---------- DATA SECTION

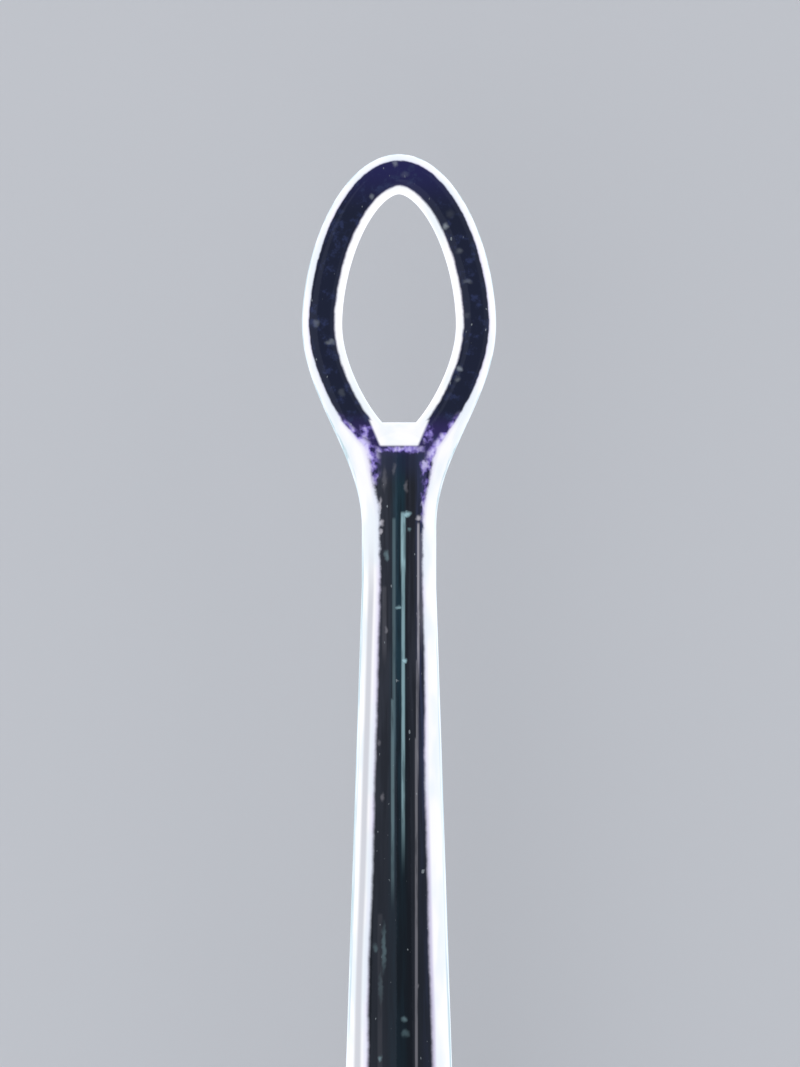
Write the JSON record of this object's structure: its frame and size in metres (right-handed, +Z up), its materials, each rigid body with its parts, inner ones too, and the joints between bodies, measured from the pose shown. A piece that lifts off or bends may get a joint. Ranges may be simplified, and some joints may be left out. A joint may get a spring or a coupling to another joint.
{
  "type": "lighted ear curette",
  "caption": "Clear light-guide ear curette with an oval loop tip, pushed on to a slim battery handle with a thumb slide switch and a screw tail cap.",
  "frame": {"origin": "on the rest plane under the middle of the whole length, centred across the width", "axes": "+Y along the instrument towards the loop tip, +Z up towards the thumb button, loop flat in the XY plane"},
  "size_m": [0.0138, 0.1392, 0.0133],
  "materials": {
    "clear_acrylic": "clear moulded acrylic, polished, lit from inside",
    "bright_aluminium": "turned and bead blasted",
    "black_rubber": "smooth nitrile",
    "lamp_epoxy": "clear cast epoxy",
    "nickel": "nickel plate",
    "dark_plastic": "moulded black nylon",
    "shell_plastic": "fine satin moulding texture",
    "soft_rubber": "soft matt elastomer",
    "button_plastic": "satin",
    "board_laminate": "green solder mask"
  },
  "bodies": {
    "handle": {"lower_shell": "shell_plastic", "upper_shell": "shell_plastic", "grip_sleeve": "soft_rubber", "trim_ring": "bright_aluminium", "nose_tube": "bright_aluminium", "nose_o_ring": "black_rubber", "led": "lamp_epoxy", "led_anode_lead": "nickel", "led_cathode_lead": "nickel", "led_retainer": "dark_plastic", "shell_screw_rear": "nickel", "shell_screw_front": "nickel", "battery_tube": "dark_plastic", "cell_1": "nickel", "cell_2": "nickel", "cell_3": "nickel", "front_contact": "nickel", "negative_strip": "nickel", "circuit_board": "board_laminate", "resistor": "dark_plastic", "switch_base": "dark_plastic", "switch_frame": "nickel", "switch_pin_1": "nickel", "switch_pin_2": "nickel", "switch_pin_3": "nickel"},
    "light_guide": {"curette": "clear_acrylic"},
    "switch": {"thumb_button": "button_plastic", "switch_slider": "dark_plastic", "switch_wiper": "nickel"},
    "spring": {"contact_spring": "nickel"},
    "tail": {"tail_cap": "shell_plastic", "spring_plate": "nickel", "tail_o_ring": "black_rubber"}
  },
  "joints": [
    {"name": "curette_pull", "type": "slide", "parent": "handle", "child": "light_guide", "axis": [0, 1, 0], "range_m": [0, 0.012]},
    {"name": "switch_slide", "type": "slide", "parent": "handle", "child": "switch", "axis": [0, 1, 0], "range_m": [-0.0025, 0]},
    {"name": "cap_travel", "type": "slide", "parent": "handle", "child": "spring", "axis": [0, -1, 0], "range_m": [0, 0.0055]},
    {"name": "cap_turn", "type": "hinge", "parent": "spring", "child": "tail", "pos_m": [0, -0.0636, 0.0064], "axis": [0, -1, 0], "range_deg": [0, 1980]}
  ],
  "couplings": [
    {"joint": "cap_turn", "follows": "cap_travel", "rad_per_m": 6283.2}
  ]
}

--------------------
---------- DATA SECTION

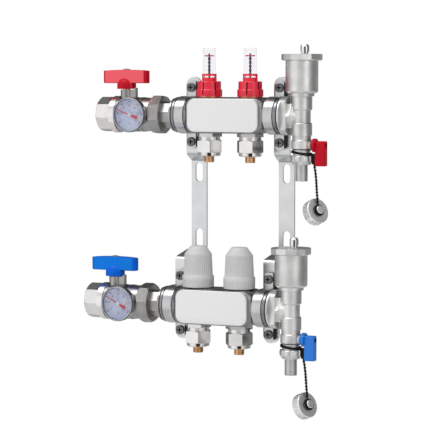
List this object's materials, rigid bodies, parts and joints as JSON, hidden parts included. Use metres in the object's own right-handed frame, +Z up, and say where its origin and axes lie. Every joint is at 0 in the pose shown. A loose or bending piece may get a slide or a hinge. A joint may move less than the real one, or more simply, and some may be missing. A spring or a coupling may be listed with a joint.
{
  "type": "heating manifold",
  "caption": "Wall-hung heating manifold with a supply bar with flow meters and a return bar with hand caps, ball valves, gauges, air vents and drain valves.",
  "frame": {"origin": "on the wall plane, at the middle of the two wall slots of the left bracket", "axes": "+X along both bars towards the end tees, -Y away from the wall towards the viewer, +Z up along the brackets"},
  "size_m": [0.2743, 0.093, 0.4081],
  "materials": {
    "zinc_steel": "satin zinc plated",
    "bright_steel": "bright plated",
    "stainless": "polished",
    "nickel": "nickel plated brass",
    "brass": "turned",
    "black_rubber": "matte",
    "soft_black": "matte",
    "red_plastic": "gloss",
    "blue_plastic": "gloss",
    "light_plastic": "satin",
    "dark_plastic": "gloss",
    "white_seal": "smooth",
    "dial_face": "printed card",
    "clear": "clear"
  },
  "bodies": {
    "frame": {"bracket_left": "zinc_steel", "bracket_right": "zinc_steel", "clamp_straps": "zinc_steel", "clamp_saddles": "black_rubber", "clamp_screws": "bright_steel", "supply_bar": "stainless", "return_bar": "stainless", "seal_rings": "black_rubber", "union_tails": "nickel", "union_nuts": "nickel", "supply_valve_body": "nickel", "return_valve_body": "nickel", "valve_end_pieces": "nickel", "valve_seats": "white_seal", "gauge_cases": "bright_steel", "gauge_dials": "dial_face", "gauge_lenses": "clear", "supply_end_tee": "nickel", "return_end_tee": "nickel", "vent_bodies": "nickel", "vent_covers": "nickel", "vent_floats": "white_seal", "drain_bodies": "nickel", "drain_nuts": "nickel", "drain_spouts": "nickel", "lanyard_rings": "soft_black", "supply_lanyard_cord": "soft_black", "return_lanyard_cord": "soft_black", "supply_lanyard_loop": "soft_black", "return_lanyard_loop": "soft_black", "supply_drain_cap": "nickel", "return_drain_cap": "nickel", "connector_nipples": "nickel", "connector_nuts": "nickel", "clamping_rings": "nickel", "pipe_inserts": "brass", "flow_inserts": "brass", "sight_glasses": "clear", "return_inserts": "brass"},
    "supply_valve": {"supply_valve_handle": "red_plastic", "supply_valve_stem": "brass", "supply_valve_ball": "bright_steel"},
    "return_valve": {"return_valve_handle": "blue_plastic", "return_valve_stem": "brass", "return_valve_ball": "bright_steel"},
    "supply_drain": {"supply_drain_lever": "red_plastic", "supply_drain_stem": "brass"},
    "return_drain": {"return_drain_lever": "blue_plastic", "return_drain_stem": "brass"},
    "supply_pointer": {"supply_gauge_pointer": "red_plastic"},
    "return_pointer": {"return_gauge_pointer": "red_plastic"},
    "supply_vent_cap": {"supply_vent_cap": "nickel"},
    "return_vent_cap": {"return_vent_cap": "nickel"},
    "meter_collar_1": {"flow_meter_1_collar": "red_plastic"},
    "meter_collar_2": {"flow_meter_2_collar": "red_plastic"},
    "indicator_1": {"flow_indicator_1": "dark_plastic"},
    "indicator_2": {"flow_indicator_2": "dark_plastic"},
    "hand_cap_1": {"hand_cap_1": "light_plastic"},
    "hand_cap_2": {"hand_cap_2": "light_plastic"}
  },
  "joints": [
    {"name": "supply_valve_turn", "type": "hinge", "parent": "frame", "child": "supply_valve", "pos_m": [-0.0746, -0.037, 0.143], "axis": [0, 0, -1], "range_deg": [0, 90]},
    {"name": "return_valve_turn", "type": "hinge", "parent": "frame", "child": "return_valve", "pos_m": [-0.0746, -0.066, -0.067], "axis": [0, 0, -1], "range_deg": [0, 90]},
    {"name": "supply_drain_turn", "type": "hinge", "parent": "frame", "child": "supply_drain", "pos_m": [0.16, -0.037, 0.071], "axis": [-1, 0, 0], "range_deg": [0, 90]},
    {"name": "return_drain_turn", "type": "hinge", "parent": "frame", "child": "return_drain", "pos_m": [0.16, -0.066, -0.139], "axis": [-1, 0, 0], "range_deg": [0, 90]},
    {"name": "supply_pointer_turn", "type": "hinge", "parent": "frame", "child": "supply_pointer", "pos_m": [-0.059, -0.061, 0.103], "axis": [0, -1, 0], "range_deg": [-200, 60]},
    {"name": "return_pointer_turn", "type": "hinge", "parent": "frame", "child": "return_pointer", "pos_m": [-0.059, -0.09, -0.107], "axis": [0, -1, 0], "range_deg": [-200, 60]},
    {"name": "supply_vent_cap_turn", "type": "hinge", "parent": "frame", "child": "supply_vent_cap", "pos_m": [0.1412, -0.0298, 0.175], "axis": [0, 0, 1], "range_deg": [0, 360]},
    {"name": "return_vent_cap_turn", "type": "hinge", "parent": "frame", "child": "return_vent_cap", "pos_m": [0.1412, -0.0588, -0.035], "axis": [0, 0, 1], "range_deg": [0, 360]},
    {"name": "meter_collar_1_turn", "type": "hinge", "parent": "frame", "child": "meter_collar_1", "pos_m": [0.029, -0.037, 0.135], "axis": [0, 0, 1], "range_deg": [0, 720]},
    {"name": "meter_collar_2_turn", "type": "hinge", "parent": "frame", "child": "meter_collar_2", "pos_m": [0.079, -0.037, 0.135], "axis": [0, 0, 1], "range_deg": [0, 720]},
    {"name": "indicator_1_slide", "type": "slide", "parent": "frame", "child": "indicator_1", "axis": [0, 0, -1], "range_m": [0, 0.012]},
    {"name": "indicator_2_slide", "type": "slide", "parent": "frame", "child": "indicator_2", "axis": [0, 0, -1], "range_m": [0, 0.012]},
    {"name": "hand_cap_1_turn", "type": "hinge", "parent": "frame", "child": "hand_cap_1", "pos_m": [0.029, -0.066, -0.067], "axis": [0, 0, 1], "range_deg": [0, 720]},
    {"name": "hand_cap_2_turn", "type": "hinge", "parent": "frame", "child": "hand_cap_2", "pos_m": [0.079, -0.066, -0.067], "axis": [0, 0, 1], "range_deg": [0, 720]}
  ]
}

--------------------

WHAT IS BEING ASKED: Locate the lines above that hold the word "object". Show every one of them.

WRITTEN REPLY:
Write the JSON record of this object's structure: its frame and size in metres (right-handed, +Z up), its materials, each rigid body with its parts, inner ones too, and the joints between bodies, measured from the pose shown. A piece that lifts off or bends may get a joint. Ranges may be simplified, and some joints may be left out. A joint may get a spring or a coupling to another joint.
List this object's materials, rigid bodies, parts and joints as JSON, hidden parts included. Use metres in the object's own right-handed frame, +Z up, and say where its origin and axes lie. Every joint is at 0 in the pose shown. A loose or bending piece may get a slide or a hinge. A joint may move less than the real one, or more simply, and some may be missing. A spring or a coupling may be listed with a joint.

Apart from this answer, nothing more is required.